## Your objective
Only one portion of the data is to be written out: from the line bearing "shown = obj.evaluated_get(depsgraph)" through the line bearing "imported = [obj". Write it exactly as it appears.

┌─ Data lines

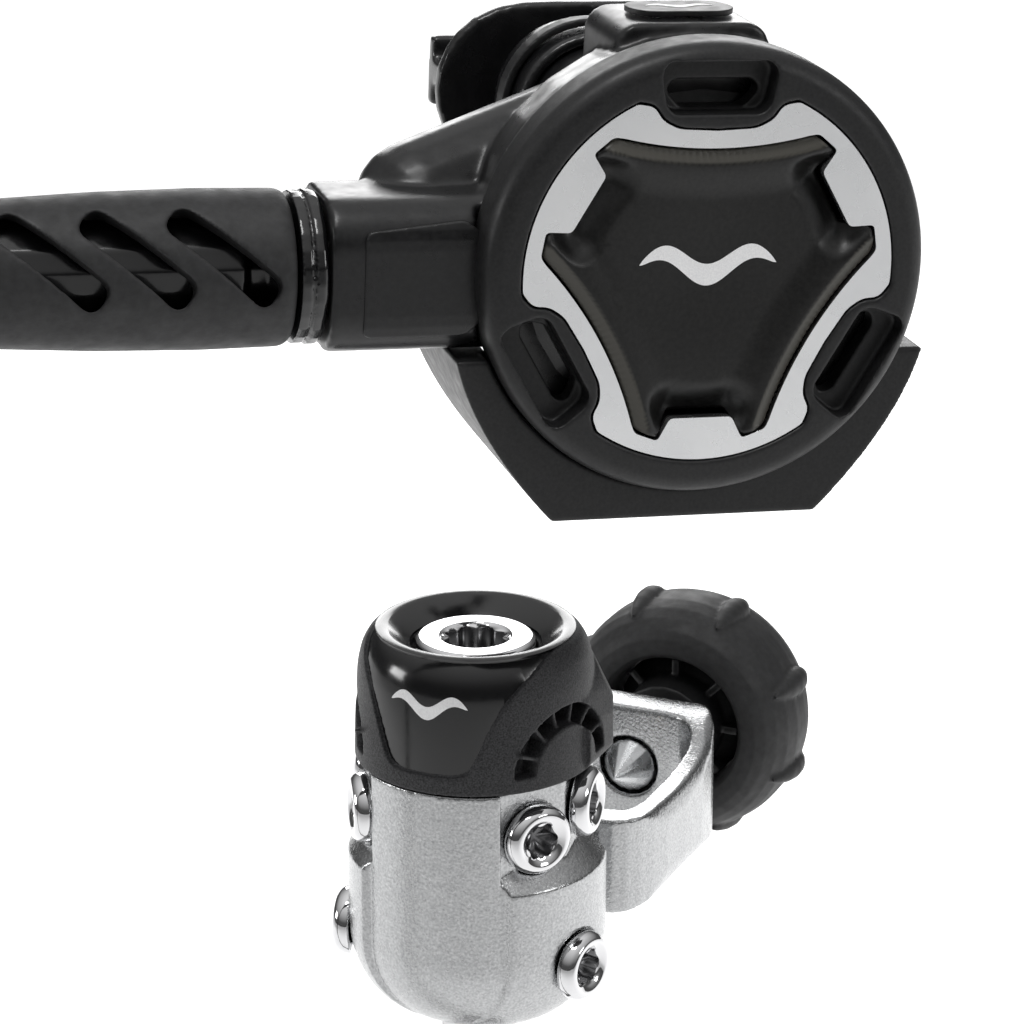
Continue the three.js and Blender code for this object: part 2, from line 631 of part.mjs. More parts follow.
function caseShell() {
  const bowl = turned([
    [0, CASE_RIM], [34.6, CASE_RIM], [34.4, 14], [33, 24], [29, 33], [22, 40], [13, 43.5],
    [0, 43.5],
  ], 'y', ROUND);
  const coverRoom = rod(COVER_R + GAP, -10, CASE_RIM, 'y', DRUM_ROUND);
  const arm = prismX(roundedRect(ARM_HALF, ARM_HALF, 7, INLET_Y, INLET_Z), ARM_END, -20, 4)
    .subtract(coverRoom);
  const shoulderAxis = [-40, 28, 6];
  const shoulder = rod(9.5, 0, 34, 'x', 16).add(solid(new THREE.SphereGeometry(9.5, 16, 10)))
    .rotate([0, -16, 16]).translate(shoulderAxis);
  const topBlock = prismY(roundedRect(12.5, 9, 4, 0, 27), 15, 33, 3);
  const neck = mouthTube(17, 11.5, 36, 57);
  return joined(bowl, arm, shoulder, topBlock, neck);
}

// An oval tube about the mouth axis.
function mouthTube(halfX, halfZ, from, to) {
  return prismY(roundedRect(halfX, halfZ, halfZ - 0.5, 0, MOUTH_LIFT), from, to, 5);
}

function caseCavity() {
  return joined(
    turned([[0, 8], [30.5, 8], [30.5, 24], [26.5, 31.5], [20, 37.5], [0, 40.5]], 'y', ROUND),
    mouthTube(14.2, 8.8, 30, 60),
    alongArm(rod(8.3, ARM_END - 1, -20, 'x')),
  );
}

function secondStageCase() {
  const exhaustPort = rod(6, -40, -24, 'z', 16).translate([0, EXHAUST_Y, 0]);
  return cutBy(caseShell(), caseCavity(), exhaustPort);
}

// The exhaust tee's outline, shrunk by a wall: wings from under the arm to a flat chin.
function teeOutline(wall, top) {
  const outline = new THREE.Shape();
  const chin = 21.6 - wall * 0.6;
  outline.moveTo(-38.6 + wall, -11);
  outline.quadraticCurveTo(-36.5 + wall, -25, -chin, TEE_BOTTOM + wall);
  outline.lineTo(chin, TEE_BOTTOM + wall);
  outline.quadraticCurveTo(36.5 - wall, -25, 38.6 - wall, -11);
  outline.lineTo(33 - wall, top);
  outline.lineTo(-33 + wall, top);
  return outline;
}

// The exhaust tee: a band that wraps the case's lower half and the cover's lower edge.
function exhaustTee() {
  const wall = 2.2;
  const caseRoom = turned([
    [0, 2], [COVER_R + GAP, 2], [COVER_R + GAP, CASE_RIM], [35, 11.5], [35, 14.3], [33.5, 24.4],
    [29.4, 33.4], [22.3, 40.4], [13, 44], [0, 44],
  ], 'y', DRUM_ROUND);
  const armRoom = boxOf(-62, -18, 2, 36, -15, 14);
  const band = prismY(teeOutline(0, -8), TEE_FRONT, TEE_BACK, 6);
  const inside = prismY(teeOutline(wall, -6), 15.5, TEE_BACK + 5, 6);
  return cutBy(band, caseRoom, inside, armRoom, hornBox(1), hornBox(-1));
}

// Takes the thin horns off the exhaust tee's upper ends.
const hornBox = (side) =>
  boxOf(side > 0 ? 25 : -45, side > 0 ? 45 : -25, TEE_FRONT - 1, TEE_BACK + 9, -15, 0);

function exhaustValve() {
  return turned([[0, -1], [7.2, -0.2], [7.2, 0.4], [1.4, 0.2], [1.4, 3], [0, 3]], 'z', 14)
    .translate([0, EXHAUST_Y, -34.6]);
}

// ---------------------------------------------------------------- demand mechanism
const LEVER_PIVOT_X = -6.1;
const LEVER_PIVOT_Y = 16;

function demandMechanism(group) {
  place(group, 'second_stage_diaphragm', turned([
    [11.3, 9.4], [22, 8.5], [27, 9.6], [30.4, 9.2], [30.4, 8.3], [32.8, 8.3], [32.8, 10.5],
    [30.4, 10.5], [30.4, 10], [27, 10.4], [22, 9.3], [11.3, 10.2], [11.3, 9.4],
  ], 'y'), SILICONE);
  place(group, 'diaphragm_disc', turned([[0, 9.4], [11, 9.4], [11, 10.4], [0, 10.4]], 'y'), STEEL);
  place(group, 'purge_spring', purgeSpring(), STEEL);
  place(group, 'valve_barrel', valveBarrel(), BRASS);
  place(group, 'valve_orifice', alongArm(sleeve(1.6, 3.9, -33, -29, 'x', 14)), BRASS);
  place(group, 'demand_poppet', alongArm(turned([
    [0, -27.6], [2.4, -27.6], [2.4, -24.5], [1.2, -24], [1.2, -1], [0, -1],
  ], 'x', 12)), WHITE_PLASTIC);
  place(group, 'demand_spring', alongArm(helix(2.9, 0.45, -23.4, -10, 5).rotate([0, 90, 0])), STEEL);
  place(group, 'demand_lever', demandLever(), STEEL);
}

function purgeSpring() {
  return helix(5, 0.5, -9.1, -FLANGE_Y - 1.3, 2).rotate([90, 0, 0]);
}

function valveBarrel() {
  const tube = sleeve(4.1, 5.5, -34, 0, 'x', 16);
  return alongArm(tube.subtract(boxOf(-8.6, 1, 8 - INLET_Y, -1.6, -2.4, 2.4)));
}

// The lever's round foot turns in the barrel's slot, and its arm slopes up to a crossbar behind the disc.
function demandLever() {
  const half = 1.6;
  const arm = prismZ(polygon([
    [-7.2, 13.6], [9.5, 10.8], [9.5, 11.8], [-5, 14.4], [-5, LEVER_PIVOT_Y], [-7.2, LEVER_PIVOT_Y],
  ]), -half, half);
  const foot = rod(1.1, -half, half, 'z').translate([LEVER_PIVOT_X, LEVER_PIVOT_Y, 0]);
  const crossbar = rod(0.9, -2.2, 2.2, 'z', 8).translate([9.3, 11.7, 0]);
  return joined(arm, foot, crossbar).translate([0, 0, INLET_Z]);
}

// ---------------------------------------------------------------- mouthpiece
function mouthpiece() {
  const bore = prismY(roundedRect(10.5, 7, 6.8, 0, MOUTH_LIFT), 40, 100, 5);
  const socket = mouthTube(17 + GAP, 11.5 + GAP, 40, 57 + GAP);
  const cuff = mouthTube(19.2, 13.7, 45, 60);
  const throat = mouthTube(14, 10, 59, 68);
  const shield = prismY(shieldOutline(), 67, 70, 6);
  const bites = [];
  for (const side of [-1, 1]) {
    const tab = boxOf(side > 0 ? 16 : -24, side > 0 ? 24 : -16, 69, 86, MOUTH_LIFT - 2.2, MOUTH_LIFT + 2.2);
    const stop = boxOf(side > 0 ? 16 : -24, side > 0 ? 24 : -16, 83, 86, MOUTH_LIFT - 6, MOUTH_LIFT + 6);
    bites.push(tab, stop);
  }
  return cutBy(joined(cuff, throat, shield, ...bites), bore, socket);
}

// The lip shield: a rounded oval that dips at its middle.
function shieldOutline() {
  const points = [];
  const count = 32;
  for (let i = 0; i < count; i += 1) {
    const turn = (2 * Math.PI * i) / count;
    const dip = 1 - 0.16 * Math.abs(Math.sin(turn)) ** 6;
    points.push([27 * Math.sign(Math.cos(turn)) * Math.abs(Math.cos(turn)) ** 0.8,
      MOUTH_LIFT + 17.5 * dip * Math.sin(turn)]);
  }
  return polygon(points);
}

function mouthpieceTie() {
  const band = mouthTube(20.8, 15.3, 49.5, 53).subtract(mouthTube(19.2 + GAP, 13.7 + GAP, 48, 55));
  const buckle = boxOf(-3.4, 3.4, 48.8, 53.7, MOUTH_LIFT - 19.2, MOUTH_LIFT - 14.6);
  return band.add(buckle);
}

// ---------------------------------------------------------------- hose end at the second stage
// The sleeve over the hose end, with three slanting slots.
function hoseProtector() {
  const shell = turned([
    [8.5, ARM_END - 5], [11.6, ARM_END - 5], [12.2, ARM_END - 6], [12, -90], [11, -112], [9.4, -124],
    [8.4, -126], [HOSE_R + 0.5, -126], [HOSE_R + 0.5, -117], [8.5, -116.6], [8.5, ARM_END - 5],
  ], 'x', 20);
  const slots = [];
  for (let k = 0; k < 3; k += 1) {
    const slot = prismY(roundedRect(7.5, 2.3, 2.2, 0, 0), -14, 0, 3).rotate([0, 40, 0]);
    const along = ARM_END - 16 - 13 * k;
    slots.push(slot.rotate([-24, 0, 0]).translate([along, 0, 0]));
    slots.push(slot.rotate([156, 0, 0]).translate([along, 0, 0]));
  }
  return cutBy(shell, ...slots);
}

function hoseFerrule() {
  return turned([
    [0, FERRULE_END], [7.6, FERRULE_END], [8, FERRULE_END + 1.5], [8, -70], [6, -69], [6, -66],
    [7.9, ARM_END - 5.6], [7.9, -32], [4, -32], [4, -31], [0, -31],
  ].map(([r, x]) => [r, Math.min(x, -34.6)]), 'x', 14);
}

function swivelNut() {
  return turned([
    [8.2, ARM_END - GAP], [11.6, ARM_END - GAP], [12, ARM_END - 1], [12, ARM_END - 2.2],
    [11.2, ARM_END - 2.5], [11.8, ARM_END - 2.9], [11.8, ARM_END - 4.4], [8.2, ARM_END - 4.7],
    [8.2, ARM_END - GAP],
  ], 'x');
}

// ---------------------------------------------------------------- second stage assembly
function secondStage() {
  const stage = new THREE.Group();
  stage.position.copy(STAGE2_PLACE);
  stage.rotation.set(0, STAGE2_ROLL, STAGE2_TURN, 'ZYX');
  place(stage, 'second_stage_case', secondStageCase(), BLACK_PLASTIC);
  place(stage, 'cover_ring', coverRing(), BLACK_PLASTIC);
  place(stage, 'trim_ring', trimRing(), SATIN_CHROME);
  place(stage, 'purge_button', purgeButton(), GLOSS_BLACK);
  place(stage, 'top_badge', topBadge(), GLOSS_BLACK);
  place(stage, 'exhaust_tee', exhaustTee(), BLACK_PLASTIC);
  place(stage, 'exhaust_valve', exhaustValve(), SILICONE);
  demandMechanism(stage);
  place(stage, 'mouthpiece', mouthpiece(), SILICONE);
  place(stage, 'mouthpiece_tie', mouthpieceTie(), BLACK_PLASTIC);
  place(stage, 'swivel_nut', alongArm(swivelNut()), GLOSS_BLACK);
  place(stage, 'hose_protector', alongArm(hoseProtector()), BLACK_RUBBER);
  place(stage, 'second_stage_ferrule', alongArm(hoseFerrule()), GLOSS_BLACK);
  return stage;
}

function topBadge() {
  const top = 36 + GAP;
  return prismZ(roundedRect(8.6, 4.6, 4.4, 0, 23.5), top, top + 0.9, 5);
}

// ---------------------------------------------------------------- the set
const set = new THREE.Group();
set.add(firstStage(), secondStage());
place(set, 'hose', tubeAlong(HOSE_ROUTE, HOSE_R, HOSE_STEPS), BLACK_RUBBER);

export default set;
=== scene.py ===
# Scuba regulator set: the looks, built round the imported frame. Metres, in the frame's own axes.
import json
import math

import bmesh
import bpy
from mathutils import Matrix, Vector


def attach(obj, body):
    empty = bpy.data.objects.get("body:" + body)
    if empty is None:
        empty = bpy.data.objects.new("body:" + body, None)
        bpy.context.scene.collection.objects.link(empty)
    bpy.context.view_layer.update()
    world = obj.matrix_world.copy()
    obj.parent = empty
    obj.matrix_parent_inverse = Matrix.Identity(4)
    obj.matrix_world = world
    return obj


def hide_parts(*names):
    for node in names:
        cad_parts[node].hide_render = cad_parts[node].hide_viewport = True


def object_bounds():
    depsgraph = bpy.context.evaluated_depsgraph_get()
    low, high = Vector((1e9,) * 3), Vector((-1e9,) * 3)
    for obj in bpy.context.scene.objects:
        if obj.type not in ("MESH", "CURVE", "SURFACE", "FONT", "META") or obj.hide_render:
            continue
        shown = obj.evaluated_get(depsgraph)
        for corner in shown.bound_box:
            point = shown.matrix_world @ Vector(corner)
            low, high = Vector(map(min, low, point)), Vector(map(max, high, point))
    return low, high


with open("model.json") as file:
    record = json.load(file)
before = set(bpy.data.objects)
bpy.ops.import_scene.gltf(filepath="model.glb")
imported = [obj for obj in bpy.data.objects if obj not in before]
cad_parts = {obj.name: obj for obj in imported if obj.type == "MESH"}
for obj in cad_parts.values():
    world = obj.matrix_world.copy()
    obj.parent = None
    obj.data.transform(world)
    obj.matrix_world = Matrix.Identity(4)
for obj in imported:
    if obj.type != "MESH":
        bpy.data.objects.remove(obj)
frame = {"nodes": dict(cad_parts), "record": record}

CAD_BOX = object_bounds()
MM = 0.001
NODES = frame["nodes"]

# ------------------------------------------------------------------ places shared with the frame
STAGE2 = (
    Matrix.Translation(Vector((50.5, -57.5, 126)) * MM)
    @ Matrix.Rotation(math.radians(39), 4, "Z")
    @ Matrix.Rotation(math.radians(2.5), 4, "Y")
)
BODY_AXIS = Matrix.Translation((0, -34 * MM, 0))
HOSE_R = 6.2 * MM
HOSE_ROUTE = [
    (-51.9, -115.9, 129.3), (-64.3, -125.9, 130), (-76.7, -136, 130.7), (-101.2, -155.9, 126.2),
    (-122.4, -173.1, 111), (-137.1, -185, 85.2), (-143, -189.8, 54.1), (-140.3, -187.5, 16.6),
    (-140.3, -187.5, -20.9), (-140.3, -187.5, -58.5), (-140.3, -187.5, -96), (-136, -182.9, -131.6),
    (-123.9, -169.6, -162.8), (-105.2, -149.1, -186), (-82.3, -124.1, -198.4), (-58, -97.4, -198.4),
    (-35.1, -72.4, -186), (-16.4, -52, -162.8), (-4.2, -38.6, -131.6), (0, -34, -96),
    (0, -34, -84), (0, -34, -64), (0, -34, -44.3),
]


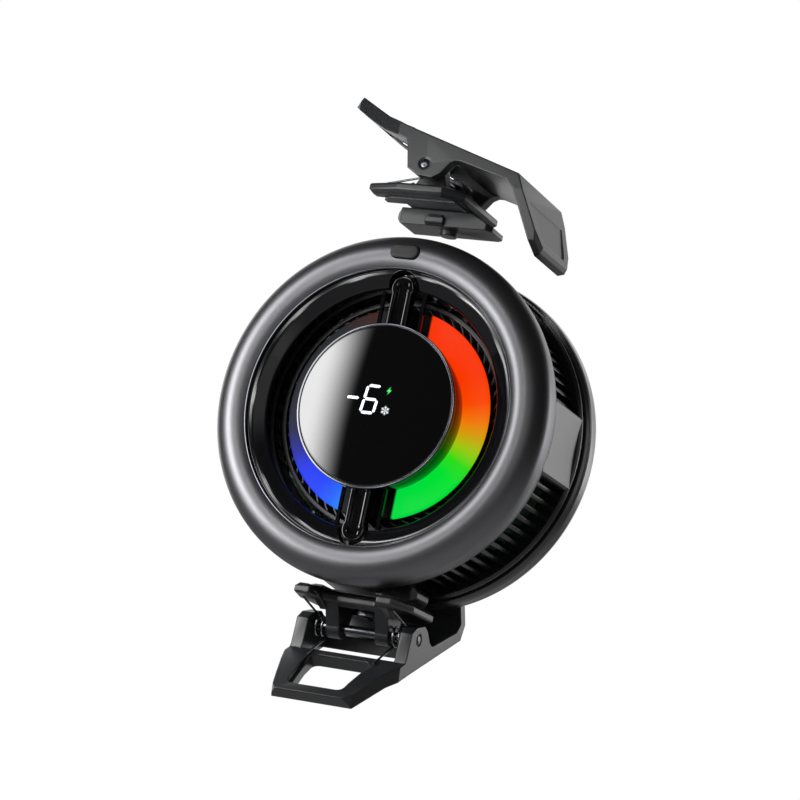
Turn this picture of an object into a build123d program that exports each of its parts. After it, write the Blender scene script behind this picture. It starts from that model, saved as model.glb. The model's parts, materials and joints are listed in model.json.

└─

## Expected answer
        shown = obj.evaluated_get(depsgraph)
        for corner in shown.bound_box:
            point = shown.matrix_world @ Vector(corner)
            low, high = Vector(map(min, low, point)), Vector(map(max, high, point))
    return low, high


with open("model.json") as file:
    record = json.load(file)
before = set(bpy.data.objects)
bpy.ops.import_scene.gltf(filepath="model.glb")
imported = [obj for obj in bpy.data.objects if obj not in before]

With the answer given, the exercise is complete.